I don't think it's the school's fault, at least not insofar as they're working within their established system. It's the system itself that's to blame. Developer skills aren't really something that you can be graded on. They're not about what you produce - they're about how you organize what you produce. How you work with other people when producing. Furthermore, developer skills all work towards the implicit assumption that the thing we're producing will be used, and will have longevity - the skills are there to help maintain the software we're building for the long term.

Your average student has no reason to set up a Dev, QA and Prod branch for his assignment, since the assignment isn't actually live anywhere. The student doesn't have much of a reason to set up version control either - usually he's working by himself, and he tends to do solo work even if he's on a team. School teams are nothing like real teams, after all - in real life, you will generally be fired if you don't pull your weight. In school, you'll generally get an easy A.

I will say that some of the skills I'll be writing about were attempted to be taught in college, but those are the exceptions that prove the rule - they weren't taught effectively (I certainly didn't absorb them) and either way, the subset that were in fact taught were only taught in a single class, that was expressly dedicated to providing these skills. Seeing as these developer skills are only useful in the context of real work, the lessons simply didn't take. I and many of my classmates remembered that as one of the worst classes in our entire degree program.

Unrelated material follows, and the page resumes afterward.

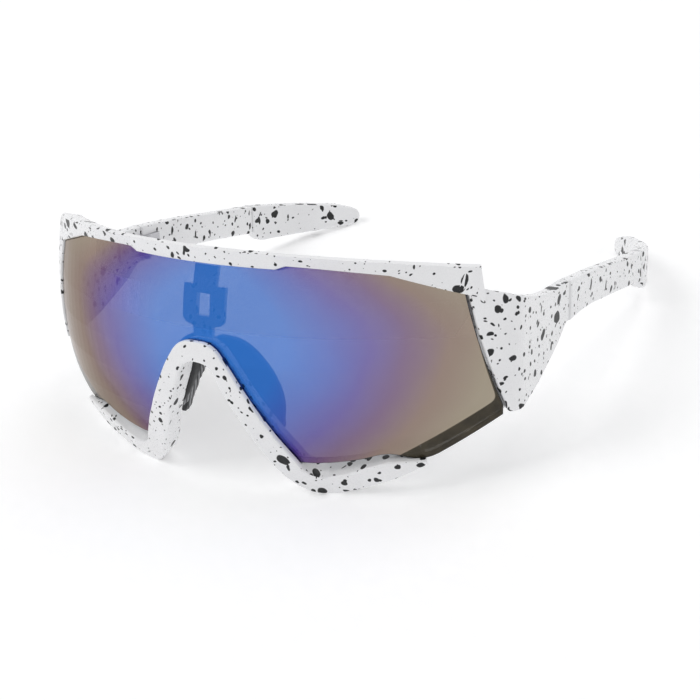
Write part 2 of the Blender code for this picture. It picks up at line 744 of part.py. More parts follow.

I hope that I've now established what developer skills are, why they're important, and why you're not likely to learn them in school. My recommendation - and this is why I'm writing these posts - is that you make some time each week to teach yourself one of these skills. They're not terribly hard - most can probably be picked up in a week. But it's your responsibility to learn them. If you learn all seven, I believe that it will highly benefit you, will help you get a job (these skills are all great resume items) and will make you a better worker once you are hired.